Are we spending too much on technology? This provocative Harvard Business Review excerpt suggests that IT no longer conveys competitive advantage, so invest your capital elsewhere

In 1968, a young Intel engineer named Ted Hoff found a way to put the circuits necessary for computer processing onto a tiny piece of silicon. His invention of the microprocessor spurred a series of technological breakthroughs—desktop computers, local and wide area networks, enterprise software, and the Internet—that have transformed the business world. Today, no one would dispute that information technology has become the backbone of commerce. It underpins the operations of individual companies, ties together far-flung supply chains, and, increasingly, links businesses to the customers they serve. Hardly a dollar or a euro changes hands anymore without the aid of computer systems.

As IT's power and presence have expanded, companies have come to view it as a resource ever more critical to their success, a fact clearly reflected in their spending habits.

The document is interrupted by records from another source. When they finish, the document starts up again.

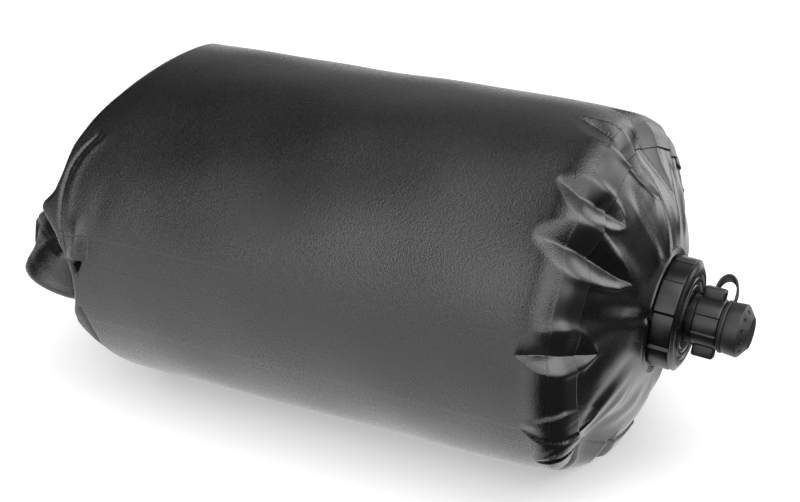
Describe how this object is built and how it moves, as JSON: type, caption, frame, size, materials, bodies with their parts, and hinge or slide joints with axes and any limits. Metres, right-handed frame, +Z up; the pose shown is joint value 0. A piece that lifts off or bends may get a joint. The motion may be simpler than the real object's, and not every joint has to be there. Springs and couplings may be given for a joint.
{
  "type": "collapsible water carrier",
  "caption": "Collapsible roll-top water carrier of coated fabric, lying filled out on its side, with a screw cap, a quarter-turn valve and a push-on shower rose.",
  "frame": {"origin": "middle of the part's box at floor level", "axes": "+X along the bag towards the spout, +Z up, so +Y is the far side when the spout is on the right"},
  "size_m": [0.424, 0.1966, 0.1895],
  "materials": {
    "coated_fabric": "satin coated, fine grain",
    "shell_plastic": "moulded, satin",
    "valve_plastic": "moulded, satin",
    "seal_rubber": "matte",
    "nylon_webbing": "woven, matte",
    "strip_plastic": "extruded, matte"
  },
  "bodies": {
    "bag": {"body_panel": "coated_fabric", "base_panel": "coated_fabric", "rolled_mouth": "coated_fabric", "mouth_stiffener": "strip_plastic", "near_webbing_tab": "nylon_webbing", "far_webbing_tab": "nylon_webbing", "buckle_socket": "shell_plastic", "spout_flange": "valve_plastic"},
    "cap_seal": {"flange_gasket": "seal_rubber"},
    "cap": {"screw_cap": "valve_plastic", "valve_seat": "valve_plastic", "valve_o_ring_rear": "seal_rubber", "valve_o_ring_front": "seal_rubber"},
    "knob": {"wing_knob": "valve_plastic", "valve_disc": "valve_plastic", "rose_o_ring": "seal_rubber", "tether_strap": "seal_rubber"},
    "rose": {"rose_cap": "shell_plastic"},
    "plug": {"buckle_plug": "shell_plastic", "latch_arm_upper": "shell_plastic", "latch_arm_lower": "shell_plastic"}
  },
  "joints": [
    {"name": "cap_lift", "type": "slide", "parent": "bag", "child": "cap_seal", "axis": [0.9982, 0, -0.0593], "range_m": [0, 0.008]},
    {"name": "cap_turn", "type": "hinge", "parent": "cap_seal", "child": "cap", "pos_m": [0.1677, 0.00028, 0.08922], "axis": [0.9982, 0, -0.0593], "range_deg": [0, 720]},
    {"name": "valve_turn", "type": "hinge", "parent": "cap", "child": "knob", "pos_m": [0.18148, 0.00028, 0.0884], "axis": [0.9982, 0, -0.0593], "range_deg": [0, 90]},
    {"name": "rose_pull", "type": "slide", "parent": "knob", "child": "rose", "axis": [0.9982, 0, -0.0593], "range_m": [0, 0.012], "deforming": ["tether_strap"]},
    {"name": "buckle_release", "type": "slide", "parent": "bag", "child": "plug", "axis": [0, 1, 0], "range_m": [0, 0.018], "deforming": ["latch_arm_upper", "latch_arm_lower", "far_webbing_tab"]}
  ],
  "couplings": [
    {"joint": "cap_lift", "follows": "cap_turn", "m_per_rad": 0.00063662}
  ]
}
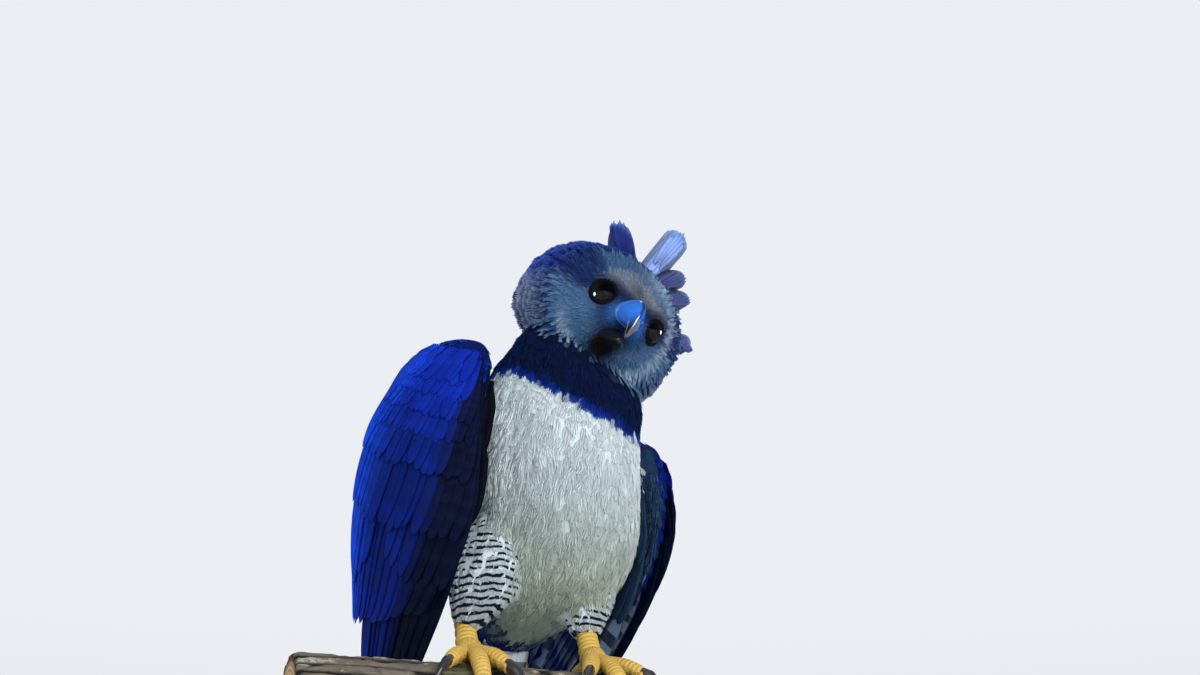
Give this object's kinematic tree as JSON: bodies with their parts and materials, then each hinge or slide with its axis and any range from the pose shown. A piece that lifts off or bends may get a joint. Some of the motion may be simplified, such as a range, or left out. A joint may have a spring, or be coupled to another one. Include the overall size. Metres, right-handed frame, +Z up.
{
  "type": "harpy eagle on a perch",
  "caption": "Life-size harpy eagle gripping a cut length of limb, its right wing held low and away from its body and its head tilted, on a plain display stand.",
  "frame": {"origin": "middle of the underside of the stand's base, on the floor", "axes": "+Z up; the bird's breast faces -Y, turned 15 degrees towards +X; its left side is +X; the perch runs along X"},
  "size_m": [0.52, 0.5073, 0.8046],
  "materials": {
    "white_down": "matt feathers",
    "collar": "matt feathers",
    "face": "matt feathers",
    "slate": "matt feathers with a faint sheen",
    "tail": "matt barred feathers",
    "thigh": "matt barred feathers",
    "bill_horn": "smooth horn",
    "bill_dark": "smooth horn",
    "eye": "wet, glossy",
    "leg_skin": "scaly skin",
    "claw": "smooth horn",
    "bark": "rough bark",
    "base_paint": "satin",
    "rod_steel": "brushed"
  },
  "bodies": {
    "root": {"torso": "white_down", "neck": "collar", "head": "face", "bill_upper": "bill_horn", "bill_lower": "bill_dark", "eye_left": "eye", "eye_right": "eye", "wing_left": "slate", "wing_right": "slate", "tail": "tail", "thigh_left": "thigh", "thigh_right": "thigh", "tarsus_left": "leg_skin", "tarsus_right": "leg_skin", "foot_left": "leg_skin", "foot_right": "leg_skin", "claw_inner_left": "claw", "claw_middle_left": "claw", "claw_outer_left": "claw", "claw_hind_left": "claw", "claw_inner_right": "claw", "claw_middle_right": "claw", "claw_outer_right": "claw", "claw_hind_right": "claw", "perch": "bark", "stand_base": "base_paint", "stand_rod_left": "rod_steel", "stand_rod_right": "rod_steel"}
  },
  "joints": []
}
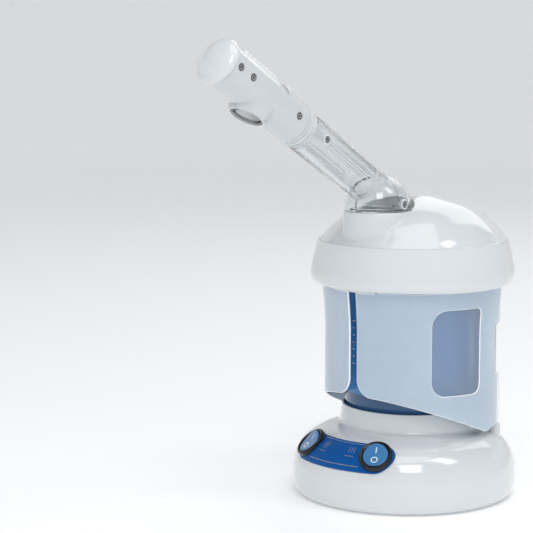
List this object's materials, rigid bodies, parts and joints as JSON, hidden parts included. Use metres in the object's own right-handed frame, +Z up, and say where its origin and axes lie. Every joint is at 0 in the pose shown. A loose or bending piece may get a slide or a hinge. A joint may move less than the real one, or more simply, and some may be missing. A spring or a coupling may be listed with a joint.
{
  "type": "facial steamer",
  "caption": "Table-top facial steamer: round base with rocker switches, clear water tank behind guard doors, domed hood and a telescopic swivel arm with a turning nozzle head.",
  "frame": {"origin": "on the axis of the round base at floor level, 1.8 mm below the flat underside of the bottom cover", "axes": "+Z up; -Y is the front, where the arm and the switches point; +X is the object's right-hand side"},
  "size_m": [0.19, 0.3357, 0.3877],
  "materials": {
    "white_plastic": "glossy cool-white moulded plastic",
    "frosted_plastic": "frosted translucent plastic",
    "tank_plastic": "blue transparent plastic",
    "clear_plastic": "clear plastic",
    "panel_blue": "smooth royal-blue panel",
    "black_plastic": "satin black plastic",
    "rocker_blue": "translucent blue rocker",
    "rubber": "matt dark rubber",
    "silicone": "translucent grey silicone",
    "steel": "bright zinc-plated steel",
    "chrome": "polished chrome plating",
    "aluminium": "cast aluminium",
    "circuit_board": "green laminate",
    "lamp_glass": "clear quartz glass"
  },
  "bodies": {
    "base": {"base_shell": "white_plastic", "bottom_cover": "white_plastic", "foot_1": "rubber", "foot_2": "rubber", "foot_3": "rubber", "foot_4": "rubber", "cover_screw_1": "steel", "cover_screw_2": "steel", "cover_screw_3": "steel", "cover_screw_4": "steel", "control_panel": "panel_blue", "steam_switch_body": "black_plastic", "ozone_switch_body": "black_plastic", "cord_gland": "black_plastic", "control_board": "circuit_board", "ozone_ballast": "black_plastic", "heater_plate": "aluminium", "heating_element": "steel", "thermal_cutout": "steel", "rear_column": "white_plastic", "right_hinge_pin": "steel", "left_hinge_pin": "steel", "dome_floor": "white_plastic", "dome_band": "white_plastic", "dome_cover": "white_plastic", "door_catch": "white_plastic", "tank_gasket": "silicone", "steam_duct": "white_plastic", "lamp_bracket": "steel", "ozone_lamp": "lamp_glass"},
    "steam_rocker": {"steam_rocker": "rocker_blue"},
    "ozone_rocker": {"ozone_rocker": "rocker_blue"},
    "tank": {"water_tank": "tank_plastic", "tank_plate": "steel"},
    "right_door": {"right_guard_door": "frosted_plastic"},
    "left_door": {"left_guard_door": "frosted_plastic"},
    "arm": {"arm_shell_right": "clear_plastic", "arm_shell_left": "clear_plastic", "arm_screw_upper": "steel", "arm_screw_lower": "steel", "swivel_ring": "silicone", "swivel_seal": "rubber"},
    "slide": {"inner_tube": "clear_plastic", "tube_seal": "silicone", "slide_collar": "clear_plastic"},
    "head": {"head_shell_right": "white_plastic", "head_shell_left": "white_plastic", "head_cap": "white_plastic", "head_screw_1": "steel", "head_screw_2": "steel", "head_screw_3": "steel", "nozzle_insert": "chrome"},
    "slider": {"head_slider": "white_plastic"}
  },
  "joints": [
    {"name": "arm_swivel", "type": "hinge", "parent": "base", "child": "arm", "pos_m": [0, -0.0357, 0.244], "axis": [0, 0, 1], "range_deg": [-180, 180]},
    {"name": "arm_telescope", "type": "slide", "parent": "arm", "child": "slide", "axis": [0, -0.848, 0.5299], "range_m": [0, 0.045]},
    {"name": "head_twist", "type": "hinge", "parent": "slide", "child": "head", "pos_m": [0, -0.0357, 0.2572], "axis": [0, -0.848, 0.5299], "range_deg": [-90, 90]},
    {"name": "slider_slide", "type": "slide", "parent": "head", "child": "slider", "axis": [0, 0.848, -0.5299], "range_m": [0, 0.0115]},
    {"name": "right_door_hinge", "type": "hinge", "parent": "base", "child": "right_door", "pos_m": [0.05979, 0.04656, 0.12], "axis": [0, 0, 1], "range_deg": [0, 100]},
    {"name": "left_door_hinge", "type": "hinge", "parent": "base", "child": "left_door", "pos_m": [-0.05979, 0.04656, 0.12], "axis": [0, 0, -1], "range_deg": [0, 100]},
    {"name": "steam_rocker_tilt", "type": "hinge", "parent": "base", "child": "steam_rocker", "pos_m": [0.0363, -0.07575, 0.0472], "axis": [-0.9018, -0.4321, 0], "range_deg": [0, 12]},
    {"name": "ozone_rocker_tilt", "type": "hinge", "parent": "base", "child": "ozone_rocker", "pos_m": [-0.0363, -0.07575, 0.0472], "axis": [-0.9018, 0.4321, 0], "range_deg": [0, 12]},
    {"name": "tank_twist", "type": "hinge", "parent": "base", "child": "tank", "pos_m": [0, 0.0092, 0.0623], "axis": [0, 0, 1], "range_deg": [0, 25]}
  ]
}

In 1965, according to a study by the U.S. Department of Commerce's Bureau of Economic Analysis, less than 5 percent of the capital expenditures of American companies went to information technology. After the introduction of the personal computer in the early 1980s, that percentage rose to 15 percent. By the early 1990s, it had reached more than 30 percent, and by the end of the decade it had hit nearly 50 percent. Even with the recent sluggishness in technology spending, businesses around the world continue to spend well over $2 trillion a year on IT.

But the veneration of IT goes much deeper than dollars. It is evident as well in the shifting attitudes of top managers. Twenty years ago, most executives looked down on computers as proletarian tools—glorified typewriters and calculators—best relegated to low level employees like secretaries, analysts, and technicians. It was the rare executive who would let his fingers touch a keyboard, much less incorporate information technology into his strategic thinking. Today, that has changed completely. Chief executives now routinely talk about the strategic value of information technology, about how they can use IT to gain a competitive edge, about the "digitization" of their business models. Most have appointed chief information officers to their senior management teams, and many have hired strategy consulting firms to provide fresh ideas on how to leverage their IT investments for differentiation and advantage.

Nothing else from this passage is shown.